Re: [RFC 1/1] ext4: fail fast on repeated metadata reads after IO failure

From: Diangang Li

Date: Thu Mar 26 2026 - 03:44:17 EST

Hi, Yi,

Thanks. Yes, for existing metadata blocks ext4 is read-modify-write, so
without a successful read (Uptodate) there is no write path to update
that block.

In the case we're seeing, the read keeps failing (repeated I/O errors on
the same LBA), so the write never has a chance to run either. Given
that, would it make sense (as Fengnan suggested) to treat persistent
media errors (e.g. MEDIUM ERROR / IO ERROR) as non-retryable at the
filesystem level, i.e. keep failing fast for that block?

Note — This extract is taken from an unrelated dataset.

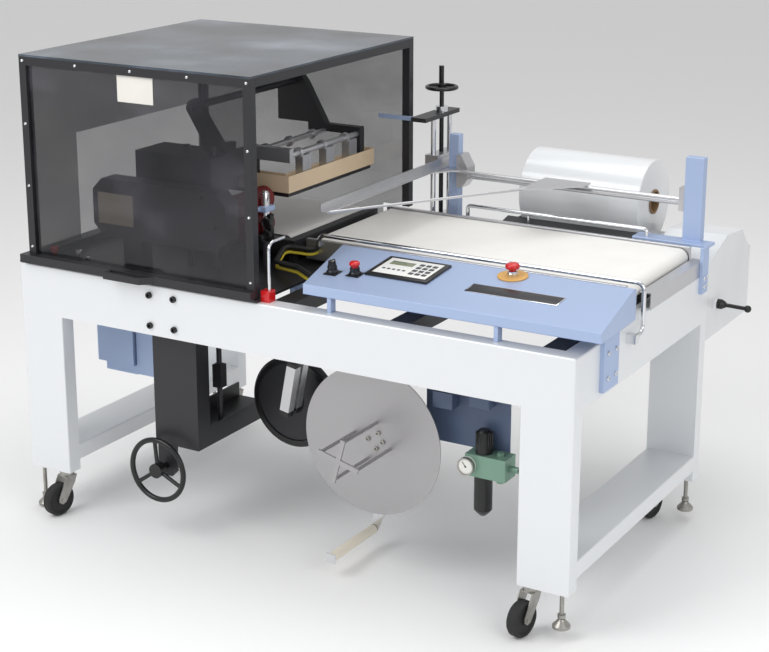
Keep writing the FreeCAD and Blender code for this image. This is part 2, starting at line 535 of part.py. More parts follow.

That would
avoid the BH_Lock thundering herd and prevent hung tasks.

Thanks,
Diangang

On 3/25/26 10:27 PM, Zhang Yi wrote:
> Hi, Diangang,
>
> On 3/25/2026 7:13 PM, Diangang Li wrote:
>> Hi Andreas,
>>
>> BH_Read_EIO is cleared on successful read or write.
>
> I think what Andreas means is, since you modified the ext4_read_bh()
> interface, if the bh to be read already has the Read_EIO flag set, then
> subsequent read operations through this interface will directly return
> failure without issuing a read I/O. At the same time, because its state
> is also not uptodate, for an existing block, a write request will not be
> issued either. How can we clear this Read_EIO flag? IIRC, relying solely
> on ext4_read_bh_nowait() doesn't seem sufficient to achieve this.
>
> Thanks,
> Yi.
>
>>
>> In practice bad blocks are typically repaired/remapped on write, so we
>> expect recovery after a successful rewrite. If the block is never
>> rewritten, repeatedly issuing the same failing read does not help.
>>
>> We clear the flag on successful reads so the buffer can recover
>> immediately if the error was transient. Since read-ahead reads are not
>> blocked, a later successful read-ahead will clear the flag and allow
>> subsequent synchronous readers to proceed normally.
>>
>> Best,
>> Diangang
>>
>> On 3/25/26 6:15 PM, Andreas Dilger wrote:
>>> On Mar 25, 2026, at 03:33, Diangang Li <diangangli@xxxxxxxxx> wrote:
>>>>
>>>> From: Diangang Li <lidiangang@xxxxxxxxxxxxx>
>>>>
>>>> ext4 metadata reads serialize on BH_Lock (lock_buffer). If the read
>>>> fails,
>>>> the buffer remains !Uptodate. With concurrent callers, each waiter can
>>>> retry the same failing read after the previous holder drops BH_Lock.
>>>> This
>>>> amplifies device retry latency and may trigger hung tasks.
>>>>
>>>> In the normal read path the block driver already performs its own
>>>> retries.
>>>> Once the retries keep failing, re-submitting the same metadata read
>>>> from
>>>> the filesystem just amplifies the latency by serializing waiters on
>>>> BH_Lock.
>>>>
>>>> Remember read failures on buffer_head and fail fast for ext4
>>>> metadata reads
>>>> once a buffer has already failed to read. Clear the flag on successful
>>>> read/write completion so the buffer can recover. ext4 read-ahead uses
>>>> ext4_read_bh_nowait(), so it does not set the failure flag and remains
>>>> best-effort.
>>>
>>> Not that the patch is bad, but if the BH_Read_EIO flag is set on a
>>> buffer
>>> and it prevents other tasks from reading that block again, how would the
>>> buffer ever become Uptodate to clear the flag? There isn't enough state
>>> in a 1-bit flag to have any kind of expiry and later retry.
>>>
>>> Cheers, Andreas
>>
>